What was amby burfoot\'s training like? Does anyone have any links or info? thanks
What was amby burfoot\'s training like? Does anyone have any links or info? thanks
From Joe Henderson's book published by T&FN 1970.
Ambrose Joel Burfoot. 6'0'', 140 lbs. Born Aug. 19, 1946. Began racing at age 17. "Serious competition will probably cease for me before jogging does. I believe I will continue running or a very long time." Self coached influenced by John Kelly.
Best Times: 440 yds-57.9; 880yds.-202.5; mile-4:19; 2mile-8:45.6; 3miles-13:44.8; 6miles-29:26; Marathon-2:14:28.8 Favorite race, marathon.
Training: (1968 season) twice a day (6:30 a.m., 3p.m.) 7 days a week 12 months a year. About 115 miles per week. longest ever training run: 38 miles.
Description: "Under ideal conditions of good health, sufficient time (both for necessary training and the even more ecessary relaxation) and proper motivation, I would train as follows:
Mon.-Sat. 10miles a.m. 15miles p.m.; Sun. 25 miles.

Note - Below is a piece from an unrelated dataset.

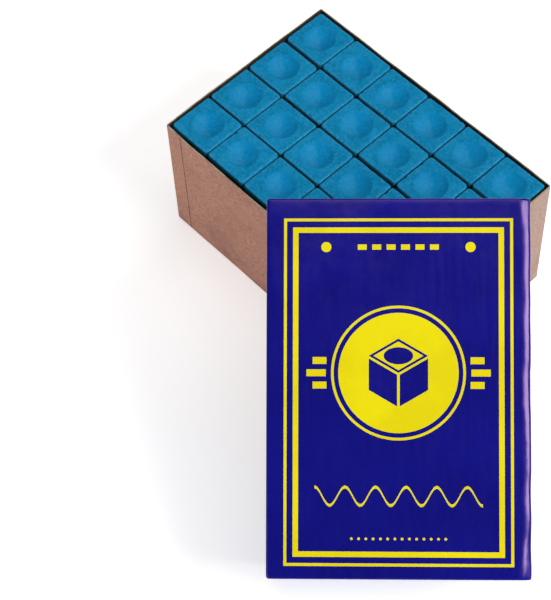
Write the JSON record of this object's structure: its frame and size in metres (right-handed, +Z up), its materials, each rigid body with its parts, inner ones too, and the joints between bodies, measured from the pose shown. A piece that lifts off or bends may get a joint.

I accomplished this schedule during the first two weks of February 1968. All running was at approximately 7:00 pace. Without any speedwork at all, I then went onto the track (indoors) and ran 8:45, which is still far nd away my most startling running performance. I ran with an ease which absolutely amazed me. I then began thinking about more track meets and adding a little speed, and got slower every week. By mid March I was a consistent 9:02 2 miler.
I spent the fall of 68 training 5 or 6 times per week. My weekday runs were 15 milers, while on the weekend I got out for longer runs including a 38 and a 36. I averaged 85 over this period and only topped 100 once. Yet, I felt very good and began doing "Oslerian pickups" (gradual accelerations). On my 15 I would run easily for 2 miles, do 7x800m pickups in the next 10-11 miles, and then do hard, short pickups for the last two miles. (This is the training that led to his 2:14 race in Japan which was within 1 sec. of the then AR. held by B. Edelen.
Hodgie-san wrote:
I accomplished this schedule during the first two weks of February 1968. All running was at approximately 7:00 pace. Without any speedwork at all, I then went onto the track (indoors) and ran 8:45, which is still far nd away my most startling running performance. I ran with an ease which absolutely amazed me. I then began thinking about more track meets and adding a little speed, and got slower every week. By mid March I was a consistent 9:02 2 miler.
Would anyone like to explain what was going on here? Has anyone else had similar experiences with running relatively all base miles, setting a huge PR then fading after beginning to sharpen. WHY did this happen to AB?
This isn't enough info to really say. If we assume he held his mileage constant then the best explanation is that he was gradually slipping into hypertraining (overtraining). Had he reduced mileage and continued to sharpen, my guess is that some supercompensation would have occured and he could have run even faster that he did off such an immense base.
he may have been a 9:02 2 miler in march but he won the boston marathon in april.
inquiring red dragon wrote:
Would anyone like to explain what was going on here? Has anyone else had similar experiences with running relatively all base miles, setting a huge PR then fading after beginning to sharpen. WHY did this happen to AB?
I knew of a competitor in college who learned that if he did interval work he would get slower... On interval days, his coach just sent him out to run 10 miles hard. I suspect that he had very little fast twitch fibers and the interval workouts were not of benefit. Maybe Amby was similar...
Amby sort of had two, or even three careers. After graduating from Wesleyan in 1969, he wasn't at the top of his game for several years. I think he'd turn in the occasional sub 2:30 marathon. Then in 1975-76 he had a revival running a 2:18 marathon and eventually finishing 9th or 10th at the '76 Olympic Trials marathon.
In March of 1976 we were riding a bus to the start of the national 30km championships and sitting next to each other. I asked him why he was fast again and he told me that he thought the key was that he did a track session each week. Nothing spectacular, he went on, maybe 8-10x440 in 72, added to about 100 mpw. I asked how he reconciled his new belief in the effectiveness of fast work with his earlier pronouncements about the value of slow training.
He told me that in earlier years, when he had said all he did was train slowly, he meant it. But, he went on, when he said that he only trained slowly, he had overlooked the fact that he was running for a college team and racing almost year round sometimes three times a week at distances from one to six miles. He hadn't understood it at the time, he told me, but those races had been speedwork. He said that when he was no longer on a university team his racing frequency went way down and he got much slower until it finally dawned on him that he did need a bit of faster work.
So it might be that in school he got slower with the intervals because piling them on top of two or three races was just too much fast work.
Having said that, I will also add that intervals have always been at best ineffective for me and at worst have slowed me dramatically. Races or short to mid-length hard steady runs seem to produce whatever improvements I've made.